Enlarge / Depending on the flags being set, different Windows components can force file-open requests to be treated as if they came from a user process or as if they came from the kernel.

Unfortunately, this basic rule isn't enough to handle every situation. For various reasons, Windows allows exceptions to the basic user-mode/kernel-mode split. Both kinds of exceptions are allowed: kernel code can force drivers to perform a permissions check even if the attempt to open the file originated from kernel mode, and contrarily, kernel code can tell drivers to skip the parameter check even if the attempt to open the file appeared to originate from user mode.

This behavior is controlled through additional parameters passed among the various kernel functions and into filesystem drivers: there's the basic user-or-kernel mode parameter, along with a flag to force the permissions check and another flag to skip the parameter validation.

Nothing is quite as simple as it seems

As another additional subtlety, both the I/O Manager and the Object Manager can direct underlying components to perform the permissions check, and two different flags are used to denote which component is responsible for forcing the check.

What Forshaw found is that there are subtleties to how these various flags interact, creating ways in which they can be mishandled. When the I/O Manager is told to skip parameter validation, it does this by indiscriminately making a kernel mode request, even if the request actually came from user mode. As such, the request to skip parameter validation also disables permissions checking. That should be OK, because a separate flag can be set to force the permissions check to be performed anyway. But an errant driver might forget to do this.

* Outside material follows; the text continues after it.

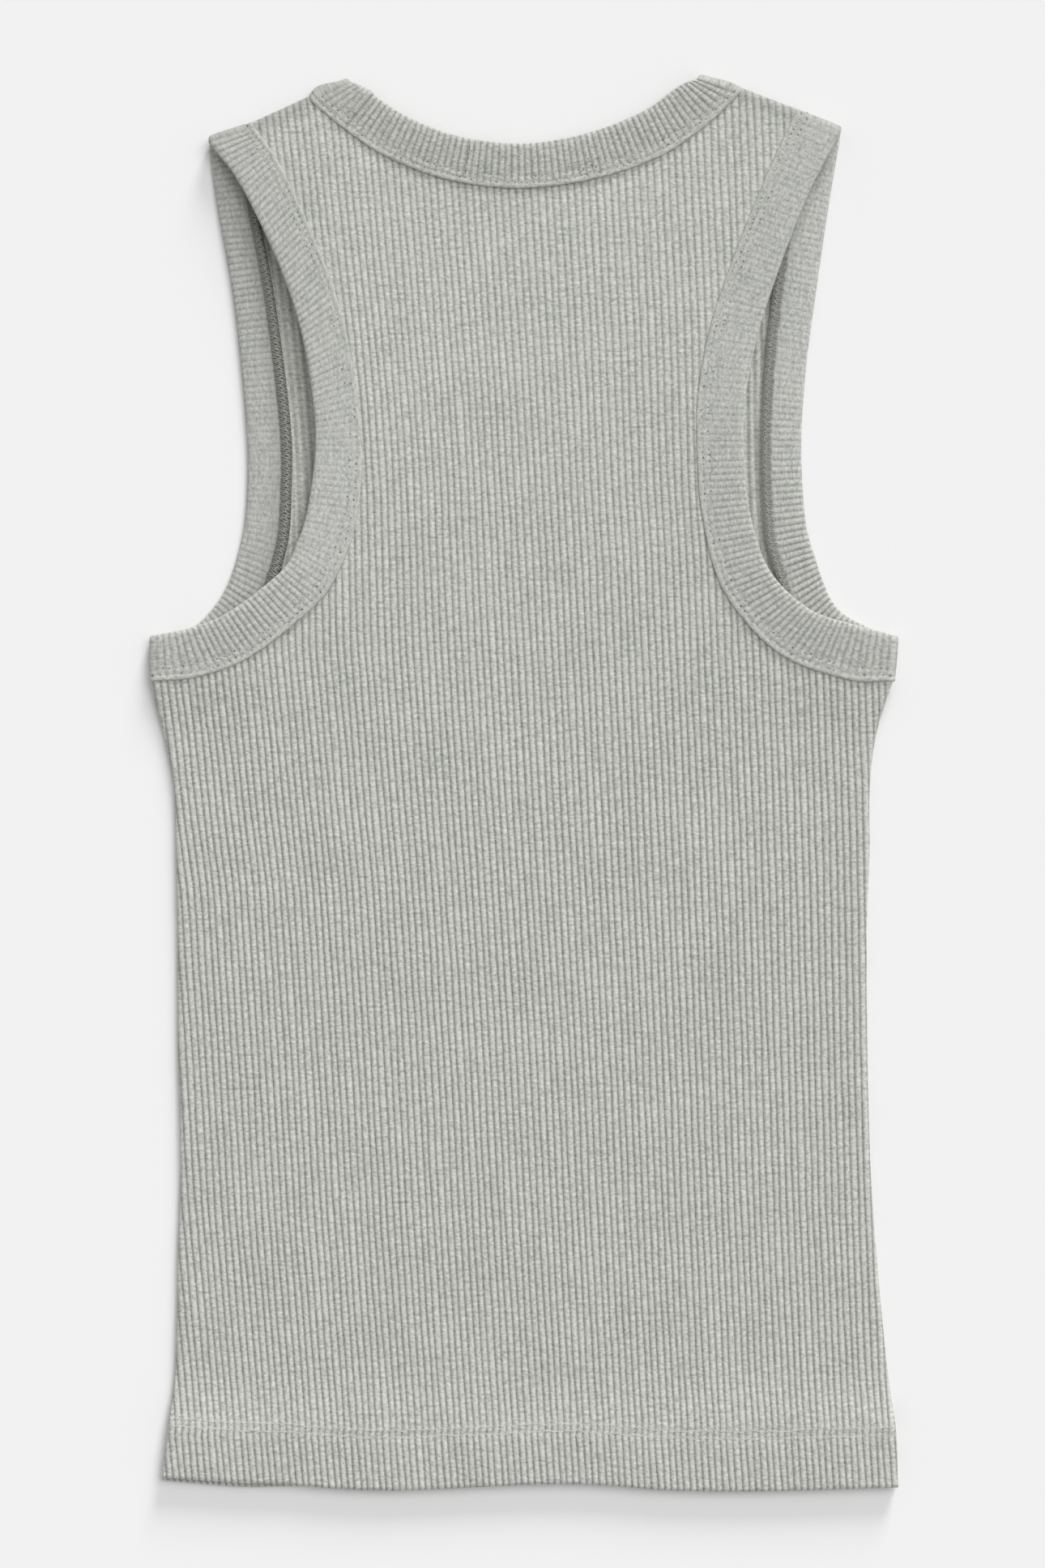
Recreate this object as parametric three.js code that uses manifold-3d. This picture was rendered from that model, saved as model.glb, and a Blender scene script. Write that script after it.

Conversely, when the Object Manager forces a permissions check, it does this by indiscriminately marking the request as coming from user mode. This enables both the parameter validation and the permissions check.

This further creates a potential problem scenario: a file request that originally comes from user mode could have the flag set to skip parameter validation. The author of the driver knows that they still need to perform the permissions check, so they set the I/O Manager's flag to force the permissions check, too. However, they don't set (and technically don't need to set) the Object Manager's flag to force the permissions check.

The I/O manager will then convert this to a request originating from kernel mode, still with the forced permissions check flag set. An errant driver might then examine the request to see if it came from user mode or kernel mode, without also looking at the forced permissions check flag. This driver, seeing that the request is from kernel mode, will skip both its parameter validation and its permission check. In so doing, it gives the user mode program access to a file without verifying that the user is allowed to access the file. This is an elevation of privilege vulnerability.

The risky pattern: the driver on the left sets one forced permissions check but not the other, while the driver on the right checks where the request came from but not if it needs to force a permissions check.
Enlarge / The risky pattern: the driver on the left sets one forced permissions check but not the other, while the driver on the right checks where the request came from but not if it needs to force a permissions check.

To exploit this, two separate parts are needed. The first is what Forshaw calls an Initiator: a kernel component that opens a file on behalf of a user-mode program that sets the flags to skip parameter validation and also sets the I/O Manager flag to force permissions checking, but without setting the Object Manager flag to force permissions checking. The second part Forshaw calls the Receiver: a driver that tests whether a call is coming from user mode or kernel mode but does not check the separate I/O manager flag for forcing permissions checking.

These two parts, the Initiator and the Receiver, can be in separate drivers: the key is that there needs to be some way of routing a file-open request from a vulnerable Initiator into a vulnerable Receiver. Forshaw could find Initiators and Receivers, but he couldn't find a way of chaining them together. At this point, he reached out to Microsoft to see if the company would be able to find any vulnerable pairings.

Use the source, Luke

With access to the Windows source code, it's rather easier for Microsoft to find Initiators and Receivers. Using static code analysis to check for the dangerous patterns, the company found 11 potential Initiators and 16 potential receivers. Microsoft also checked the third-party drivers that ship with Windows, examining the binaries and reverse-engineering any potentially troublesome routines to ensure that they were not exploitable.

After all that work, Microsoft ultimately didn't find any problematic pairings of Initiators and Receivers. The company has, however, made a range of fixes to these potential Initiators and Receivers that will ship as part of the Windows 10 version 1903 release. Fixing the Initiator side means setting both the I/O Manager and the Object Manager's flags to force a permissions check; fixing Receivers means checking both the kernel/user indicator and the I/O Manager forced check flag.

Microsoft is strongly recommending that third-party driver developers make the same changes, and the company considered making it so that Windows itself would automatically set the Object Manager flag whenever the I/O Manager's flag is set. However, Microsoft was concerned about compatibility issues that this might cause.

Windows 10 version 1903, with most of these fixes, is likely to ship next month. Microsoft says that a few fixes have been held back pending additional compatibility testing or because they're in disabled-by-default deprecated components. With Microsoft's code substantially fixed, the scope for a third-party driver to form part of a dangerous Initiator/Receiver pair becomes that much lower.